**To do**
Reproduce each line from the first in the data through the line that contains "import Sketcher" exactly; give nothing else.

**Data excerpt**
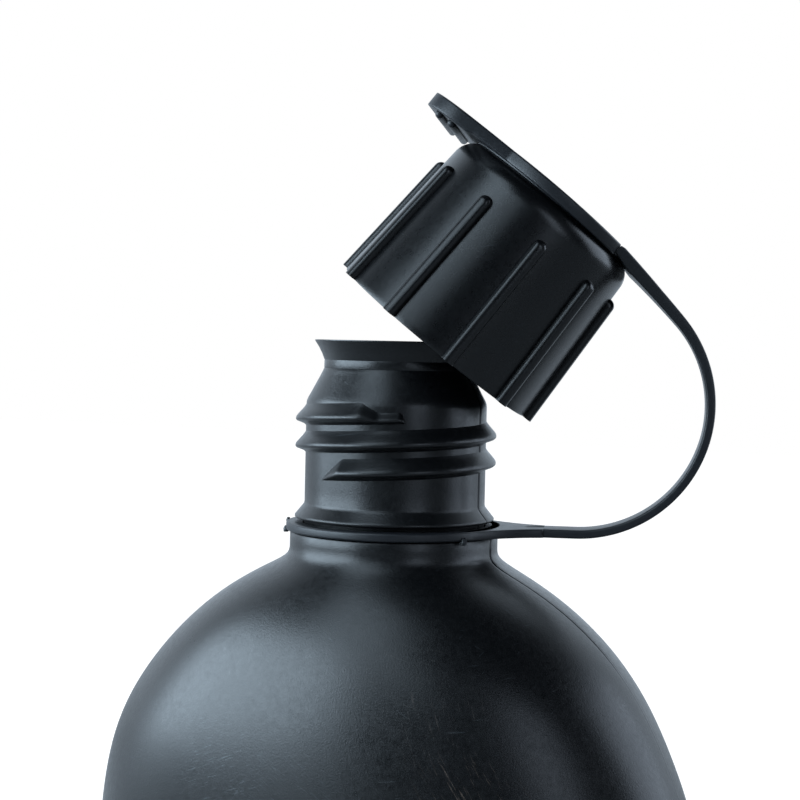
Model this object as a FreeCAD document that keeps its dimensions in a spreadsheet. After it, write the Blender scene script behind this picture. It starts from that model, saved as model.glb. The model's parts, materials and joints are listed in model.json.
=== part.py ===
import FreeCAD, Part

import math
import os

import Sketcher

# One-quart plastic canteen with its screw cap hanging from a flexible strap.
# Frame: +Z up, origin at the middle of the base under the neck, X along the
# body's width (the plane of the mould's parting line), front towards -Y.

V = FreeCAD.Vector
Z_AXIS = V(0, 0, 1)
Y_AXIS = V(0, 1, 0)

SIZES = (
    # blow-moulded body
    ("body_width", 133.5),
    ("body_depth", 69),
    ("side_height", 92.6),       # base to the widest level
    ("dome_rise", 68),           # widest level to the top of the shoulders
    ("base_radius", 16),
    ("base_taper", 0.03),        # share by which the sides narrow at the base
    ("body_bend", 3.5),          # how far the middle stands forward of the edges
    ("section_power", 2.2),      # 2 is an ellipse, more is squarer
    ("depth_power", 3.3),        # how square the shoulders are seen from the side
    ("collar_blend", 9),         # higher is a tighter blend of collar and shoulder
    ("wall", 2),
    # neck, upwards from the collar
    ("collar_radius", 21.9),
    ("collar_rise", 2.25),
    ("groove_height", 2.75),
    ("bead_radius", 21),
    ("bead_height", 3),
    ("neck_radius", 19),
    ("neck_length", 22),
    ("taper_height", 6.5),
    ("throat_radius", 15.4),
    ("throat_height", 1.8),
    ("lip_radius", 17.5),
    ("lip_height", 4.1),
    ("lip_wall", 0.9),
    # screw thread, single start, right-handed
    ("thread_pitch", 5.65),
    ("thread_depth", 2.1),
    ("thread_crest", 0.7),
    ("thread_upper_flank", 2.2),
    ("thread_lower_flank", 0.9),
    ("thread_turns", 2.16),
    ("thread_start_angle", 242),
    ("thread_start_rise", 6.4),  # neck bead to the thread's lower crest
    ("thread_clearance", 0.45),
    # strap moulding
    ("strap_thickness", 1.9),
    ("strap_width", 7.8),
    ("strap_turn", 17),          # swing of the strap about the neck, from +X
    ("ring_width", 3.4),
    ("ring_clearance", 0.35),
    ("ring_seat_gap", 0.05),
    ("tongue_length", 15.2),
    ("tongue_root_width", 15),
    ("main_sweep", 118),         # degrees bent in the tight part of the loop
    ("link_count", 6),
    ("hinge_gap", 0.5),
    # cap, upwards from its rim along its own axis
    ("cap_shift", 7.7),          # rim centre from the neck's axis
    ("cap_drop", 0.5),           # rim centre below the mouth
    ("cap_tilt", 38.5),
    ("cap_rim_radius", 24.3),
    ("cap_top_radius", 21.9),
    ("cap_edge_radius", 5),
    ("cap_depth", 34.5),
    ("cap_deck", 3.9),           # solid deck between the cup and the top face
    ("cap_wall", 2),
    ("cap_thread_zone", 18),
    ("cap_thread_rise", 6),
    ("cap_thread_turns", 2),
    ("rib_count", 10),
    ("rib_width", 2.9),
    ("rib_proud", 1.4),
    ("rib_length", 30.6),
    ("rib_sink", 1),
    ("rib_start_angle", -4),
    # cap boss, strap ring on it and the cover over it
    ("boss_radius", 12.4),
    ("boss_clearance", 0.1),
    ("cap_ring_radius", 20.6),
    ("cap_ring_thickness", 0.9),
    ("play", 0.1),               # axial play between stacked moving plates
    ("cover_thickness", 1.2),
    ("cover_radius", 21),
    ("cover_recess_clearance", 0.4),
    ("tab_reach", 31.4),
    ("tab_width", 36),
    ("tab_thickness", 2.1),
    ("tab_corner", 8),
    ("grip_radius", 0.8),
    ("grip_length", 32),
    ("grip_pitch", 3.6),
    ("cover_hinge_reach", 17),
    ("knuckle_clearance", 0.2),
    # drinking port in the cap's deck
    ("port_tube_radius", 8),
    ("port_flange_radius", 13.4),
    ("port_flange_thickness", 0.3),
    ("port_tube_length", 12.5),
    ("socket_radius", 6),
    ("socket_depth", 4.5),
    ("seat_web", 1),
    ("seat_hole_radius", 3),
    ("chamber_radius", 5.2),
    ("o_ring_section", 0.7),
    ("o_ring_squeeze", 0.25),    # how far the ring stands into the socket
    ("plug_clearance", 0.3),
    ("plug_length", 1.2),
    # drinking valve
    ("stem_radius", 1.6),
    ("stem_length", 4.4),
    ("poppet_radius", 4.2),
    ("poppet_thickness", 1.5),
    ("seal_thickness", 0.55),
    ("seal_gap", 0.05),
    ("guide_radius", 1.8),
    ("guide_length", 2),
    ("spring_wire_radius", 0.35),
    ("spring_radius", 3.2),
    ("spring_turns", 4),
    ("spring_length", 3.7),
    ("retainer_thickness", 1.2),
    ("retainer_clearance", 0.05),
    ("retainer_hole_radius", 2),
    ("flow_hole_radius", 0.9),
    ("flow_hole_count", 4),
    # gasket in the cap's ceiling
    ("gasket_thickness", 2),
    ("gasket_inner_radius", 13),
    ("gasket_clearance", 0.1),
)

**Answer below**
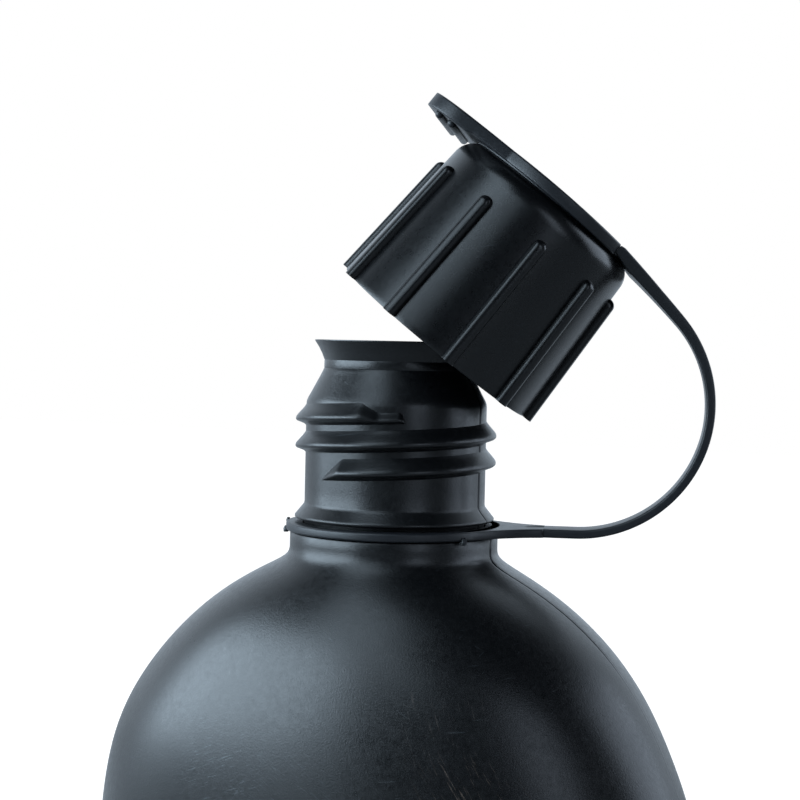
Model this object as a FreeCAD document that keeps its dimensions in a spreadsheet. After it, write the Blender scene script behind this picture. It starts from that model, saved as model.glb. The model's parts, materials and joints are listed in model.json.
=== part.py ===
import FreeCAD, Part

import math
import os

import Sketcher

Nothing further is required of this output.